* Directions *
All of the entries need to be written out again, exactly as they are.

* Raw records *

= = =

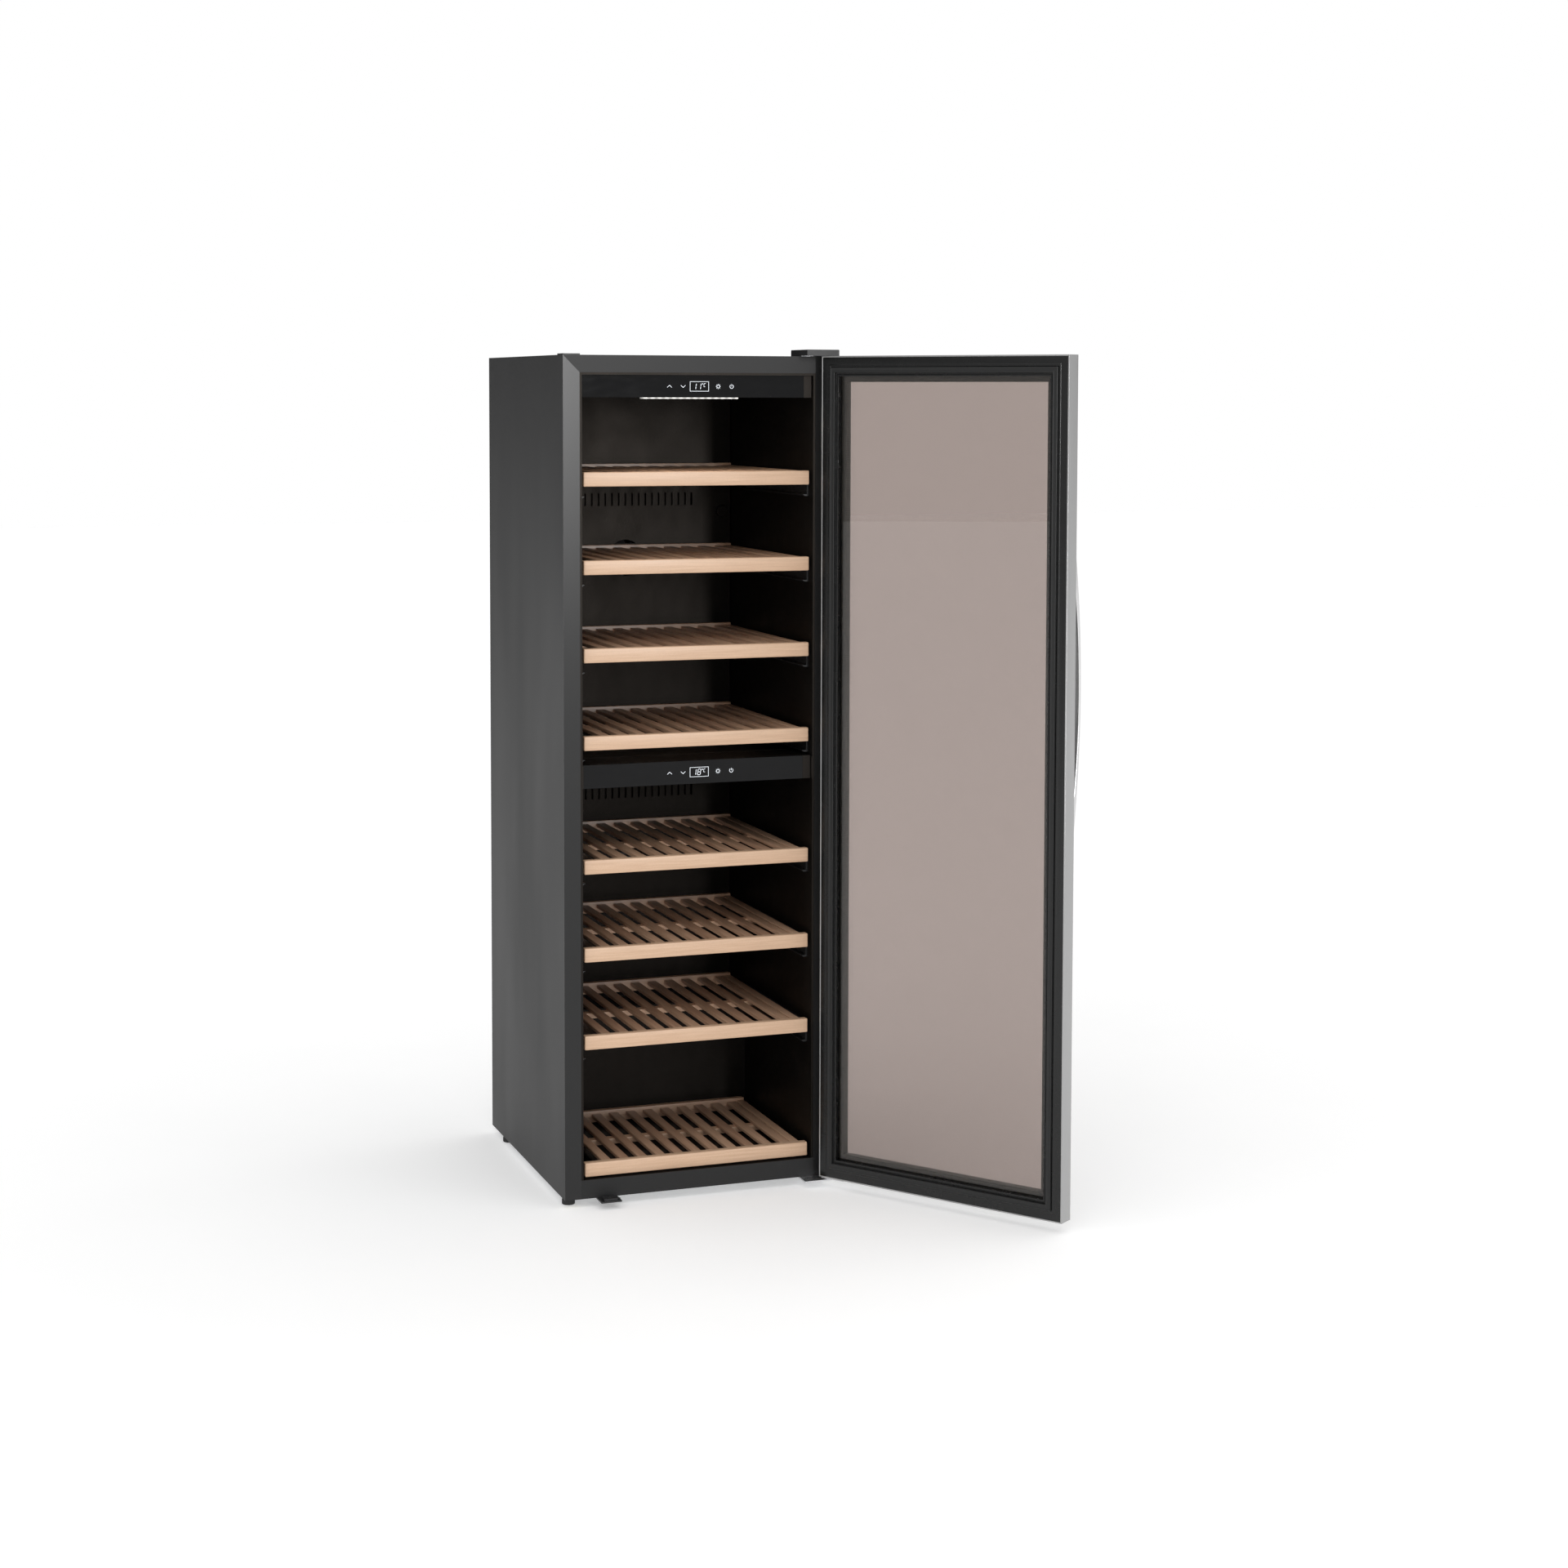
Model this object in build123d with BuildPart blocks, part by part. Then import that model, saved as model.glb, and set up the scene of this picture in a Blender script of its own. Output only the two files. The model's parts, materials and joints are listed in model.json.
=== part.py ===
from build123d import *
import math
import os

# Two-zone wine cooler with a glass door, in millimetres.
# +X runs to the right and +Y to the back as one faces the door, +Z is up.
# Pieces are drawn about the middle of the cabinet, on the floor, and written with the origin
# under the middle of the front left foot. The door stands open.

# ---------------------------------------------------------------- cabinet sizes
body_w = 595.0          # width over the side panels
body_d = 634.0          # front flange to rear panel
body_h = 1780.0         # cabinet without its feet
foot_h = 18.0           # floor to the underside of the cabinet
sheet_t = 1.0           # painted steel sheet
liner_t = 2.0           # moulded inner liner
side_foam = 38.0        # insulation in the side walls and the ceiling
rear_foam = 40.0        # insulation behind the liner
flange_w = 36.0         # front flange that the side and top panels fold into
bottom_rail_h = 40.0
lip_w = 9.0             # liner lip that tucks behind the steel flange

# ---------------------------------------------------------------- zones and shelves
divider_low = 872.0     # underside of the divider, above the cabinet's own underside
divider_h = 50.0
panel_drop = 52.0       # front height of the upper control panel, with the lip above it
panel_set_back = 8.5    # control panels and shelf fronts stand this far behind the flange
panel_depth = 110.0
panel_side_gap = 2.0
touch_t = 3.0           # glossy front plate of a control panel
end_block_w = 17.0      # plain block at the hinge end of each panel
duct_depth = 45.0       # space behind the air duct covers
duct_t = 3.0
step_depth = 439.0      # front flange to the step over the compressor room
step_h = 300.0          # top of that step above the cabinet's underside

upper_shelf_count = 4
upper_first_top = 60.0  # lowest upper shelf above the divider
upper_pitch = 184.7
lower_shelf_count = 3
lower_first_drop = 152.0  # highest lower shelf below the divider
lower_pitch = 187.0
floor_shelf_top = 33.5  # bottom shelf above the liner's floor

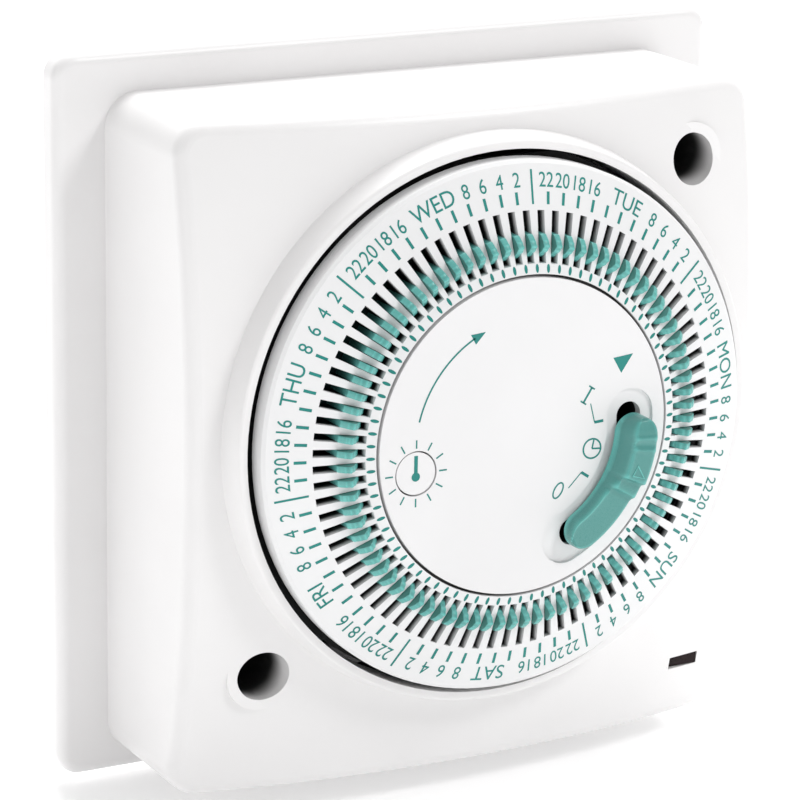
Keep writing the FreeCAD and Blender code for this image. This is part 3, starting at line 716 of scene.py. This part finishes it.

= = =

* Full answer *
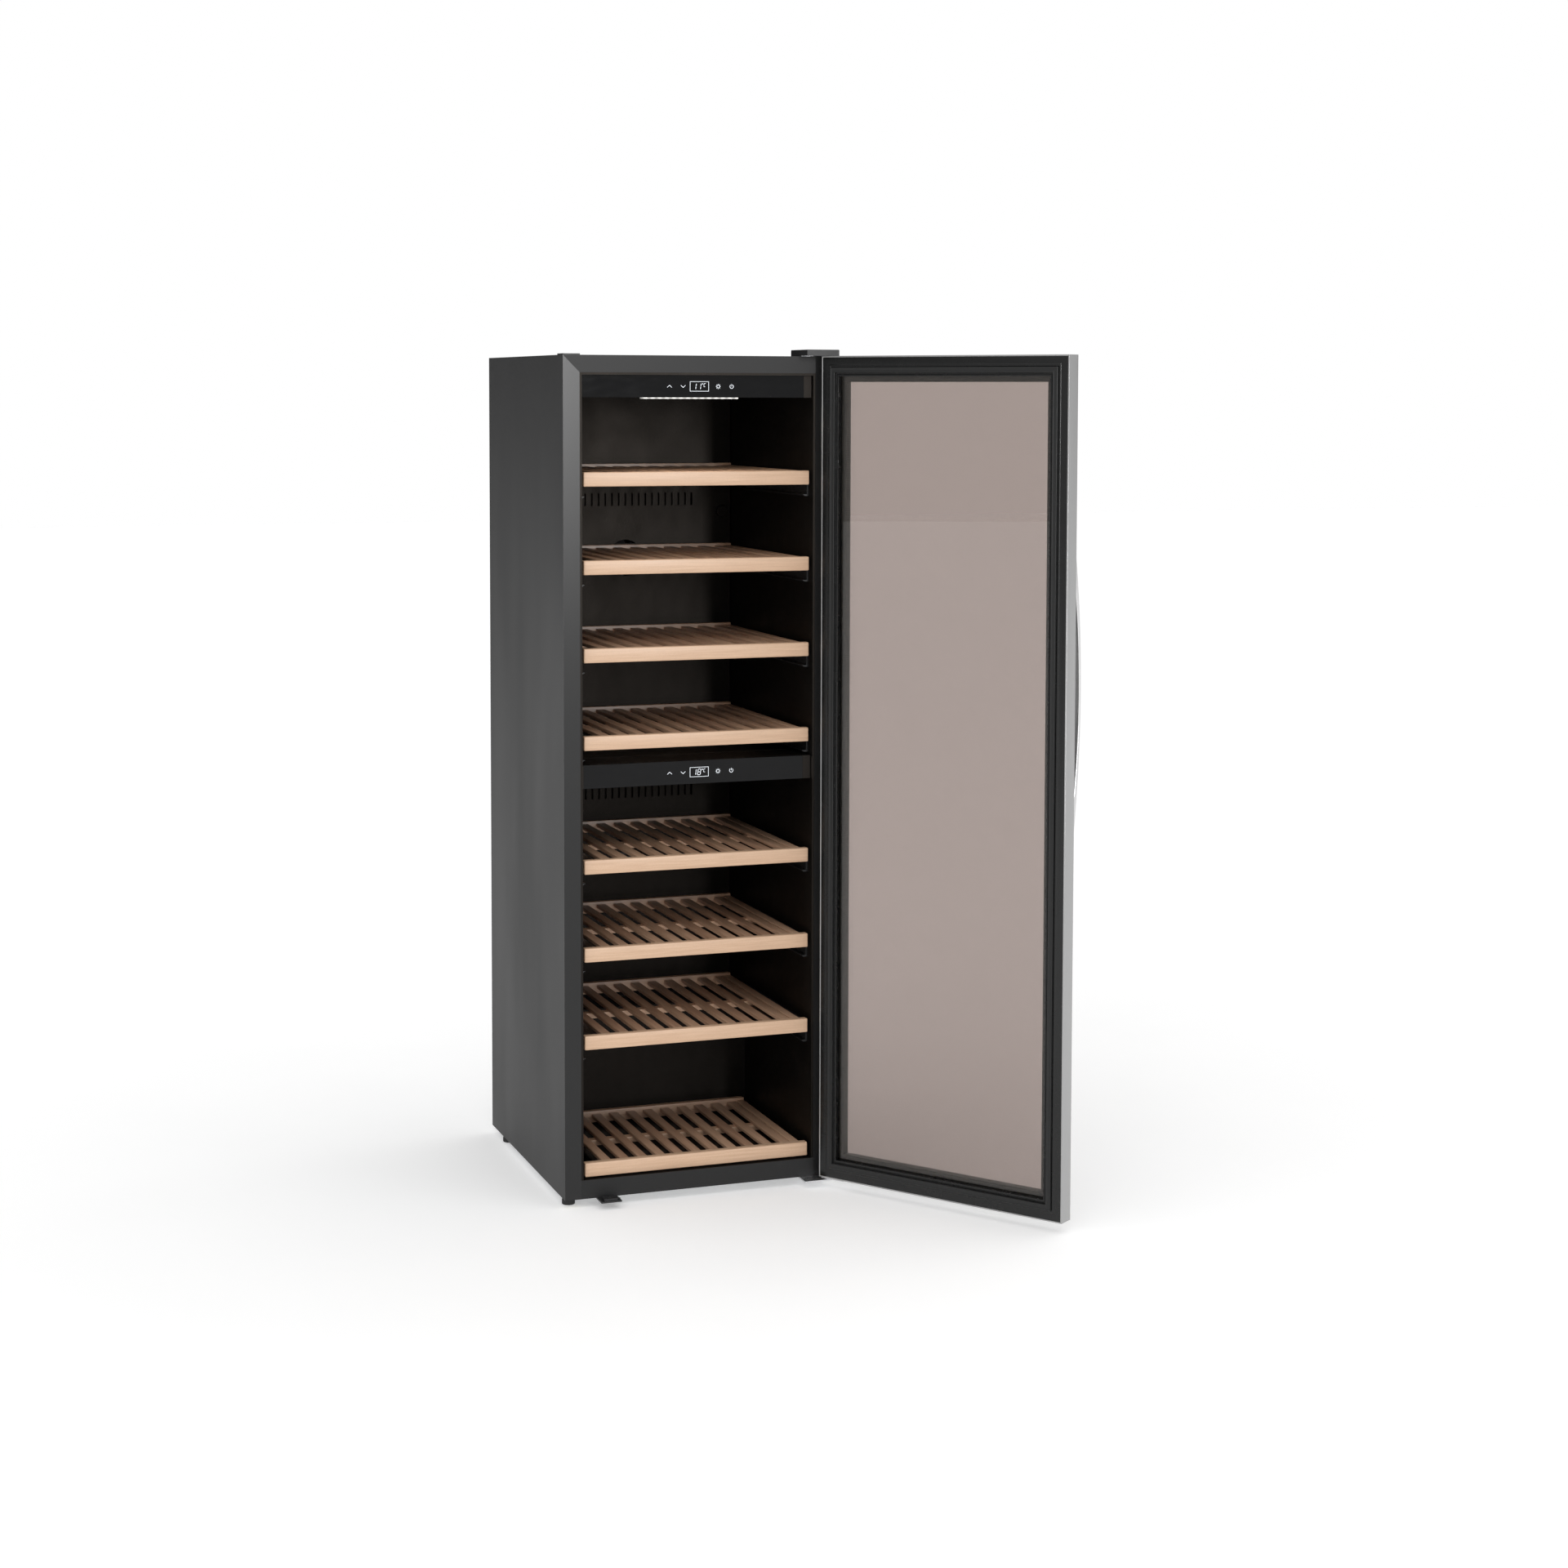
Model this object in build123d with BuildPart blocks, part by part. Then import that model, saved as model.glb, and set up the scene of this picture in a Blender script of its own. Output only the two files. The model's parts, materials and joints are listed in model.json.
=== part.py ===
from build123d import *
import math
import os

# Two-zone wine cooler with a glass door, in millimetres.
# +X runs to the right and +Y to the back as one faces the door, +Z is up.
# Pieces are drawn about the middle of the cabinet, on the floor, and written with the origin
# under the middle of the front left foot. The door stands open.

# ---------------------------------------------------------------- cabinet sizes
body_w = 595.0          # width over the side panels
body_d = 634.0          # front flange to rear panel
body_h = 1780.0         # cabinet without its feet
foot_h = 18.0           # floor to the underside of the cabinet
sheet_t = 1.0           # painted steel sheet
liner_t = 2.0           # moulded inner liner
side_foam = 38.0        # insulation in the side walls and the ceiling
rear_foam = 40.0        # insulation behind the liner
flange_w = 36.0         # front flange that the side and top panels fold into
bottom_rail_h = 40.0
lip_w = 9.0             # liner lip that tucks behind the steel flange

# ---------------------------------------------------------------- zones and shelves
divider_low = 872.0     # underside of the divider, above the cabinet's own underside
divider_h = 50.0
panel_drop = 52.0       # front height of the upper control panel, with the lip above it
panel_set_back = 8.5    # control panels and shelf fronts stand this far behind the flange
panel_depth = 110.0
panel_side_gap = 2.0
touch_t = 3.0           # glossy front plate of a control panel
end_block_w = 17.0      # plain block at the hinge end of each panel
duct_depth = 45.0       # space behind the air duct covers
duct_t = 3.0
step_depth = 439.0      # front flange to the step over the compressor room
step_h = 300.0          # top of that step above the cabinet's underside

upper_shelf_count = 4
upper_first_top = 60.0  # lowest upper shelf above the divider
upper_pitch = 184.7
lower_shelf_count = 3
lower_first_drop = 152.0  # highest lower shelf below the divider
lower_pitch = 187.0
floor_shelf_top = 33.5  # bottom shelf above the liner's floor

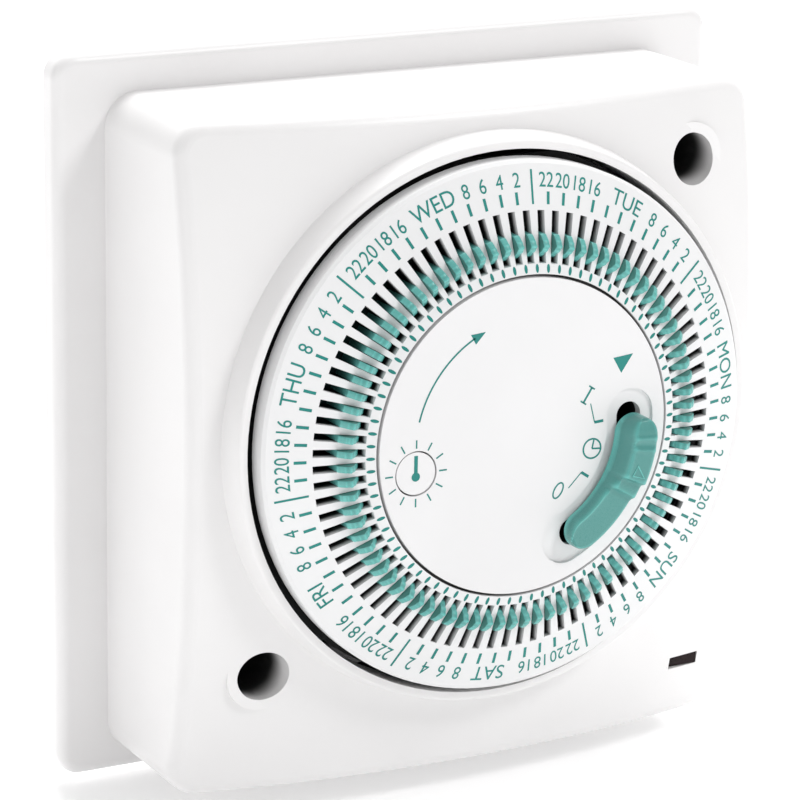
Keep writing the FreeCAD and Blender code for this image. This is part 3, starting at line 716 of scene.py. This part finishes it.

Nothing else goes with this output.